Output each entry exactly; skip nothing.

---- Data supplied

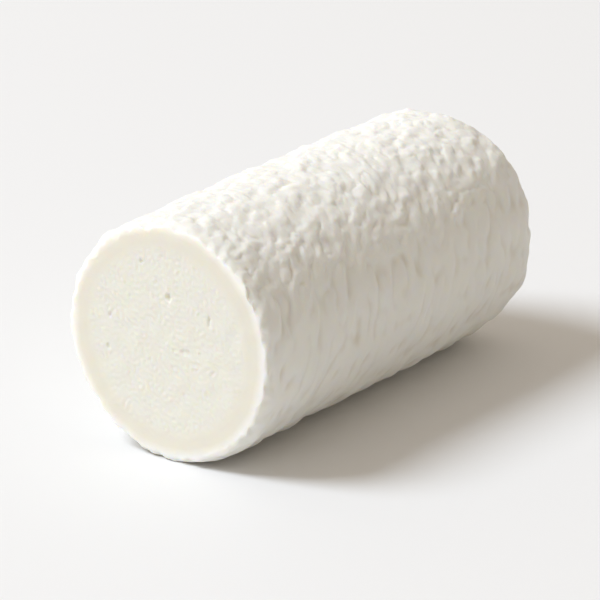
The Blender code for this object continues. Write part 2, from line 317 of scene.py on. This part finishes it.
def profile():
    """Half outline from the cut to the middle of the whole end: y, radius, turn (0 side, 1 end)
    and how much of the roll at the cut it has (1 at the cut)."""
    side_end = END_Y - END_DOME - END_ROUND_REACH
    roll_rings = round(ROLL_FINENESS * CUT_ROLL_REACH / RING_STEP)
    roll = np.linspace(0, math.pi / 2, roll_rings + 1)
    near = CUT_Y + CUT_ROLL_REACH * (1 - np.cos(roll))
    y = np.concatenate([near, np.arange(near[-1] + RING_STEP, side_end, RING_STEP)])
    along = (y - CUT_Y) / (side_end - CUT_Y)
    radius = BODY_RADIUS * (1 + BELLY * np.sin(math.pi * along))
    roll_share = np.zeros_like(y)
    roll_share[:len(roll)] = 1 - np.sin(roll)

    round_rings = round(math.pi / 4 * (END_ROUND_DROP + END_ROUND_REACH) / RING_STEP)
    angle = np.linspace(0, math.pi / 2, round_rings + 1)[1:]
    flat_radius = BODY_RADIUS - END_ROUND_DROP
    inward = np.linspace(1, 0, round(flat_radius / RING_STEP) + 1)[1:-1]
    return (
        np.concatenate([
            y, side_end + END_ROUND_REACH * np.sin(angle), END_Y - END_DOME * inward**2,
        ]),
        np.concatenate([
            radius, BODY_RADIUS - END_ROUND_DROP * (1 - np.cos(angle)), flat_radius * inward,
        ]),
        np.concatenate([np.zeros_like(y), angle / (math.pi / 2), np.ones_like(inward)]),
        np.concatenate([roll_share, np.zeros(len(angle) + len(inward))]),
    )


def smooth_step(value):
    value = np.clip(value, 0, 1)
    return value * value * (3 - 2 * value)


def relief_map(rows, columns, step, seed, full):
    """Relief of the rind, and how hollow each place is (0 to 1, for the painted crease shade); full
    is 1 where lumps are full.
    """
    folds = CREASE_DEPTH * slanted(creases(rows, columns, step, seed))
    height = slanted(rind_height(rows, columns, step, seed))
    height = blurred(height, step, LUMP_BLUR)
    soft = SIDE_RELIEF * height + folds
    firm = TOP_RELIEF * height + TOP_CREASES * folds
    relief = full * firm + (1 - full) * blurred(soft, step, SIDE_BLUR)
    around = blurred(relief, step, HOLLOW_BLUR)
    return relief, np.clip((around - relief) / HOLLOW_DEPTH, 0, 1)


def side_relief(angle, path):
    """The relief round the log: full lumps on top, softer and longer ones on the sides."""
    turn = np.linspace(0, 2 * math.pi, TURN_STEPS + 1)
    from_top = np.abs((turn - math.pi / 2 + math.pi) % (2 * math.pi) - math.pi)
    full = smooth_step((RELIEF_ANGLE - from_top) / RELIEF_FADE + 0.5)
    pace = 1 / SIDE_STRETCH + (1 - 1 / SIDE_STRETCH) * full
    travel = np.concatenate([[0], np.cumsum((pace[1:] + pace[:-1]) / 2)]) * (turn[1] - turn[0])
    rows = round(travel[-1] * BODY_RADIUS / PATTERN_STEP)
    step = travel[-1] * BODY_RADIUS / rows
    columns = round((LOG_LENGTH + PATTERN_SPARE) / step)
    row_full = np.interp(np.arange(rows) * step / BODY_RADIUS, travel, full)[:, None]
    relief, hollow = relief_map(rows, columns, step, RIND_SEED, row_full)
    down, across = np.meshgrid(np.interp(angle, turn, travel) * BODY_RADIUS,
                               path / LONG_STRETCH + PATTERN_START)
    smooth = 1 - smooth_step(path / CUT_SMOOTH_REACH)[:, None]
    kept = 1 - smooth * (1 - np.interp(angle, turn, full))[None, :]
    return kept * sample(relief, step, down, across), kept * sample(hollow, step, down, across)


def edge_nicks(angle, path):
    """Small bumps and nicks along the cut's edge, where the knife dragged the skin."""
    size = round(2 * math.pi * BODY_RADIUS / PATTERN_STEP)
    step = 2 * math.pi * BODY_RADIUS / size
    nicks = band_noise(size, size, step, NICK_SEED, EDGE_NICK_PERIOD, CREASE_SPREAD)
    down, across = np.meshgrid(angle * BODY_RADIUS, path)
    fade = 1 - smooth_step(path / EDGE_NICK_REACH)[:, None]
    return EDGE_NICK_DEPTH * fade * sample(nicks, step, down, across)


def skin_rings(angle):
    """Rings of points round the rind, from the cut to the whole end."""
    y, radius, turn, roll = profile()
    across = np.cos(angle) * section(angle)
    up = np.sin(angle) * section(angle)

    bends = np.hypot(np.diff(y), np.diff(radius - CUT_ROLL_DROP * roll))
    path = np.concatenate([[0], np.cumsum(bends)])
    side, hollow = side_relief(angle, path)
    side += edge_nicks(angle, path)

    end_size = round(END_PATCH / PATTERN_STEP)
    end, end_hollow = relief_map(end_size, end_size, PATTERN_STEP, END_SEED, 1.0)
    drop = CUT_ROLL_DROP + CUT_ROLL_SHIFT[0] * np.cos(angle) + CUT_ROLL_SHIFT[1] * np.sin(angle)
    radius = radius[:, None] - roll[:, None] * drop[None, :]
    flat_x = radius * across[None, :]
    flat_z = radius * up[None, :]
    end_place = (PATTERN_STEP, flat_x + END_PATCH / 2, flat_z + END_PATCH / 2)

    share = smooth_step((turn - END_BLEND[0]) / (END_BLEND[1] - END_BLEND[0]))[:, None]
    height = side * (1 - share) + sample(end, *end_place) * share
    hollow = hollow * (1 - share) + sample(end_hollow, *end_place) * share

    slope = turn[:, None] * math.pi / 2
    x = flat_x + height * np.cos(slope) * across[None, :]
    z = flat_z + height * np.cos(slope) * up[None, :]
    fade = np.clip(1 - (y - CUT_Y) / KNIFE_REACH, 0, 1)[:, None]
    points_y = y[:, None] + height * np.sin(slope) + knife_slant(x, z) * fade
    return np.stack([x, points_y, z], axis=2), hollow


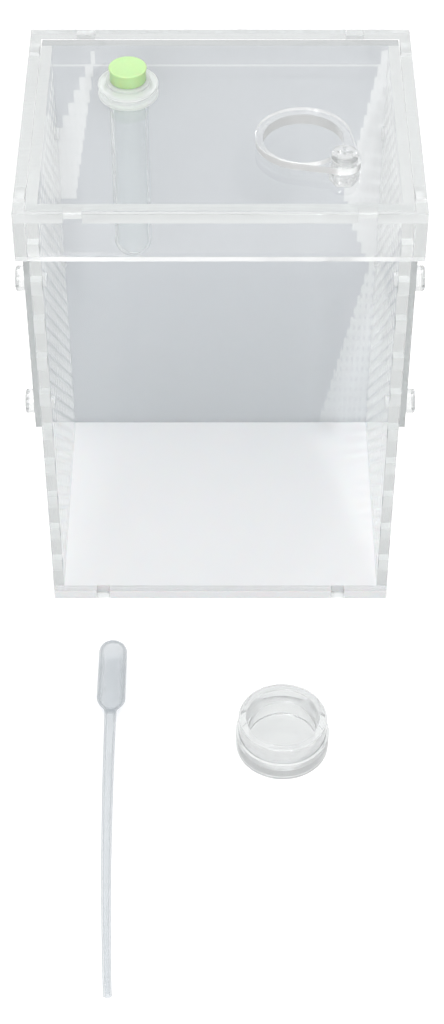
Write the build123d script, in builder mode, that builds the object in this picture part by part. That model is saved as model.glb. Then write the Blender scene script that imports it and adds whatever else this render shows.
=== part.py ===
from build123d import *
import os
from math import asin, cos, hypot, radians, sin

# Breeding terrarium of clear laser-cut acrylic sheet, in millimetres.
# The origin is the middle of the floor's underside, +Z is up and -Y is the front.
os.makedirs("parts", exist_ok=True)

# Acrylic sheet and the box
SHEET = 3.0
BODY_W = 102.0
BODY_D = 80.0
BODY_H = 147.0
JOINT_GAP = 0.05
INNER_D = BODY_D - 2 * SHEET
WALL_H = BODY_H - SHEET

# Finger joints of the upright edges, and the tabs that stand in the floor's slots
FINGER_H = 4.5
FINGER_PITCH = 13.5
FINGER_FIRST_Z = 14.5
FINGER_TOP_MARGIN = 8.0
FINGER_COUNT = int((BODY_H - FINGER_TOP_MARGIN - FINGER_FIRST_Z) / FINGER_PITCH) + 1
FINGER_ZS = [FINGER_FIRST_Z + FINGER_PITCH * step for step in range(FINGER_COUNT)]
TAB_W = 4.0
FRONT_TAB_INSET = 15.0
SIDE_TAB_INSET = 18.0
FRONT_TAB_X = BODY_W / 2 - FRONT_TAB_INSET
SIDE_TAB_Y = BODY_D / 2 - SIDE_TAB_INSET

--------

• Task solution
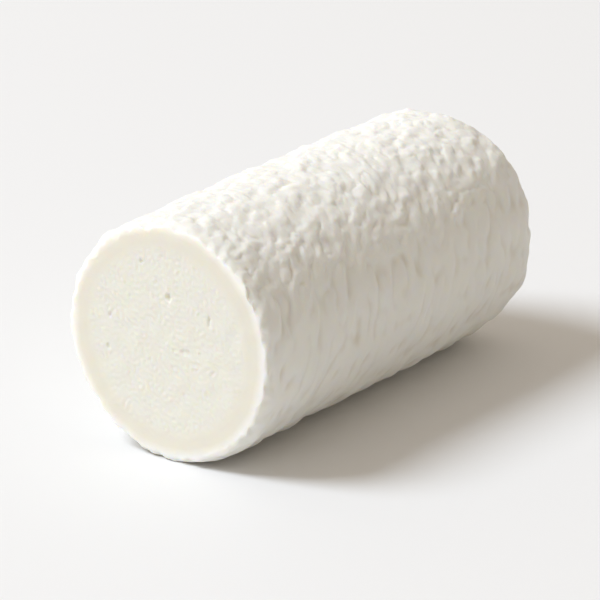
The Blender code for this object continues. Write part 2, from line 317 of scene.py on. This part finishes it.
def profile():
    """Half outline from the cut to the middle of the whole end: y, radius, turn (0 side, 1 end)
    and how much of the roll at the cut it has (1 at the cut)."""
    side_end = END_Y - END_DOME - END_ROUND_REACH
    roll_rings = round(ROLL_FINENESS * CUT_ROLL_REACH / RING_STEP)
    roll = np.linspace(0, math.pi / 2, roll_rings + 1)
    near = CUT_Y + CUT_ROLL_REACH * (1 - np.cos(roll))
    y = np.concatenate([near, np.arange(near[-1] + RING_STEP, side_end, RING_STEP)])
    along = (y - CUT_Y) / (side_end - CUT_Y)
    radius = BODY_RADIUS * (1 + BELLY * np.sin(math.pi * along))
    roll_share = np.zeros_like(y)
    roll_share[:len(roll)] = 1 - np.sin(roll)

    round_rings = round(math.pi / 4 * (END_ROUND_DROP + END_ROUND_REACH) / RING_STEP)
    angle = np.linspace(0, math.pi / 2, round_rings + 1)[1:]
    flat_radius = BODY_RADIUS - END_ROUND_DROP
    inward = np.linspace(1, 0, round(flat_radius / RING_STEP) + 1)[1:-1]
    return (
        np.concatenate([
            y, side_end + END_ROUND_REACH * np.sin(angle), END_Y - END_DOME * inward**2,
        ]),
        np.concatenate([
            radius, BODY_RADIUS - END_ROUND_DROP * (1 - np.cos(angle)), flat_radius * inward,
        ]),
        np.concatenate([np.zeros_like(y), angle / (math.pi / 2), np.ones_like(inward)]),
        np.concatenate([roll_share, np.zeros(len(angle) + len(inward))]),
    )


def smooth_step(value):
    value = np.clip(value, 0, 1)
    return value * value * (3 - 2 * value)


def relief_map(rows, columns, step, seed, full):
    """Relief of the rind, and how hollow each place is (0 to 1, for the painted crease shade); full
    is 1 where lumps are full.
    """
    folds = CREASE_DEPTH * slanted(creases(rows, columns, step, seed))
    height = slanted(rind_height(rows, columns, step, seed))
    height = blurred(height, step, LUMP_BLUR)
    soft = SIDE_RELIEF * height + folds
    firm = TOP_RELIEF * height + TOP_CREASES * folds
    relief = full * firm + (1 - full) * blurred(soft, step, SIDE_BLUR)
    around = blurred(relief, step, HOLLOW_BLUR)
    return relief, np.clip((around - relief) / HOLLOW_DEPTH, 0, 1)


def side_relief(angle, path):
    """The relief round the log: full lumps on top, softer and longer ones on the sides."""
    turn = np.linspace(0, 2 * math.pi, TURN_STEPS + 1)
    from_top = np.abs((turn - math.pi / 2 + math.pi) % (2 * math.pi) - math.pi)
    full = smooth_step((RELIEF_ANGLE - from_top) / RELIEF_FADE + 0.5)
    pace = 1 / SIDE_STRETCH + (1 - 1 / SIDE_STRETCH) * full
    travel = np.concatenate([[0], np.cumsum((pace[1:] + pace[:-1]) / 2)]) * (turn[1] - turn[0])
    rows = round(travel[-1] * BODY_RADIUS / PATTERN_STEP)
    step = travel[-1] * BODY_RADIUS / rows
    columns = round((LOG_LENGTH + PATTERN_SPARE) / step)
    row_full = np.interp(np.arange(rows) * step / BODY_RADIUS, travel, full)[:, None]
    relief, hollow = relief_map(rows, columns, step, RIND_SEED, row_full)
    down, across = np.meshgrid(np.interp(angle, turn, travel) * BODY_RADIUS,
                               path / LONG_STRETCH + PATTERN_START)
    smooth = 1 - smooth_step(path / CUT_SMOOTH_REACH)[:, None]
    kept = 1 - smooth * (1 - np.interp(angle, turn, full))[None, :]
    return kept * sample(relief, step, down, across), kept * sample(hollow, step, down, across)


def edge_nicks(angle, path):
    """Small bumps and nicks along the cut's edge, where the knife dragged the skin."""
    size = round(2 * math.pi * BODY_RADIUS / PATTERN_STEP)
    step = 2 * math.pi * BODY_RADIUS / size
    nicks = band_noise(size, size, step, NICK_SEED, EDGE_NICK_PERIOD, CREASE_SPREAD)
    down, across = np.meshgrid(angle * BODY_RADIUS, path)
    fade = 1 - smooth_step(path / EDGE_NICK_REACH)[:, None]
    return EDGE_NICK_DEPTH * fade * sample(nicks, step, down, across)


def skin_rings(angle):
    """Rings of points round the rind, from the cut to the whole end."""
    y, radius, turn, roll = profile()
    across = np.cos(angle) * section(angle)
    up = np.sin(angle) * section(angle)

    bends = np.hypot(np.diff(y), np.diff(radius - CUT_ROLL_DROP * roll))
    path = np.concatenate([[0], np.cumsum(bends)])
    side, hollow = side_relief(angle, path)
    side += edge_nicks(angle, path)

    end_size = round(END_PATCH / PATTERN_STEP)
    end, end_hollow = relief_map(end_size, end_size, PATTERN_STEP, END_SEED, 1.0)
    drop = CUT_ROLL_DROP + CUT_ROLL_SHIFT[0] * np.cos(angle) + CUT_ROLL_SHIFT[1] * np.sin(angle)
    radius = radius[:, None] - roll[:, None] * drop[None, :]
    flat_x = radius * across[None, :]
    flat_z = radius * up[None, :]
    end_place = (PATTERN_STEP, flat_x + END_PATCH / 2, flat_z + END_PATCH / 2)

    share = smooth_step((turn - END_BLEND[0]) / (END_BLEND[1] - END_BLEND[0]))[:, None]
    height = side * (1 - share) + sample(end, *end_place) * share
    hollow = hollow * (1 - share) + sample(end_hollow, *end_place) * share

    slope = turn[:, None] * math.pi / 2
    x = flat_x + height * np.cos(slope) * across[None, :]
    z = flat_z + height * np.cos(slope) * up[None, :]
    fade = np.clip(1 - (y - CUT_Y) / KNIFE_REACH, 0, 1)[:, None]
    points_y = y[:, None] + height * np.sin(slope) + knife_slant(x, z) * fade
    return np.stack([x, points_y, z], axis=2), hollow


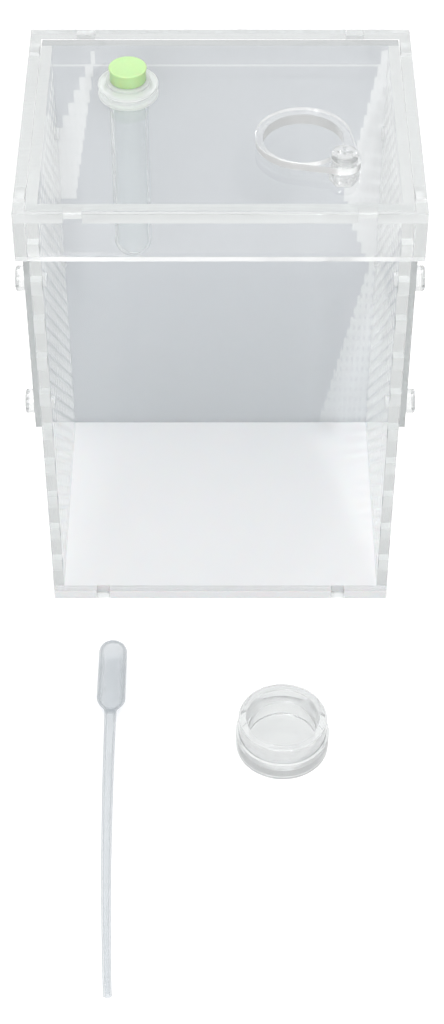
Write the build123d script, in builder mode, that builds the object in this picture part by part. That model is saved as model.glb. Then write the Blender scene script that imports it and adds whatever else this render shows.
=== part.py ===
from build123d import *
import os
from math import asin, cos, hypot, radians, sin

# Breeding terrarium of clear laser-cut acrylic sheet, in millimetres.
# The origin is the middle of the floor's underside, +Z is up and -Y is the front.
os.makedirs("parts", exist_ok=True)

# Acrylic sheet and the box
SHEET = 3.0
BODY_W = 102.0
BODY_D = 80.0
BODY_H = 147.0
JOINT_GAP = 0.05
INNER_D = BODY_D - 2 * SHEET
WALL_H = BODY_H - SHEET

# Finger joints of the upright edges, and the tabs that stand in the floor's slots
FINGER_H = 4.5
FINGER_PITCH = 13.5
FINGER_FIRST_Z = 14.5
FINGER_TOP_MARGIN = 8.0
FINGER_COUNT = int((BODY_H - FINGER_TOP_MARGIN - FINGER_FIRST_Z) / FINGER_PITCH) + 1
FINGER_ZS = [FINGER_FIRST_Z + FINGER_PITCH * step for step in range(FINGER_COUNT)]
TAB_W = 4.0
FRONT_TAB_INSET = 15.0
SIDE_TAB_INSET = 18.0
FRONT_TAB_X = BODY_W / 2 - FRONT_TAB_INSET
SIDE_TAB_Y = BODY_D / 2 - SIDE_TAB_INSET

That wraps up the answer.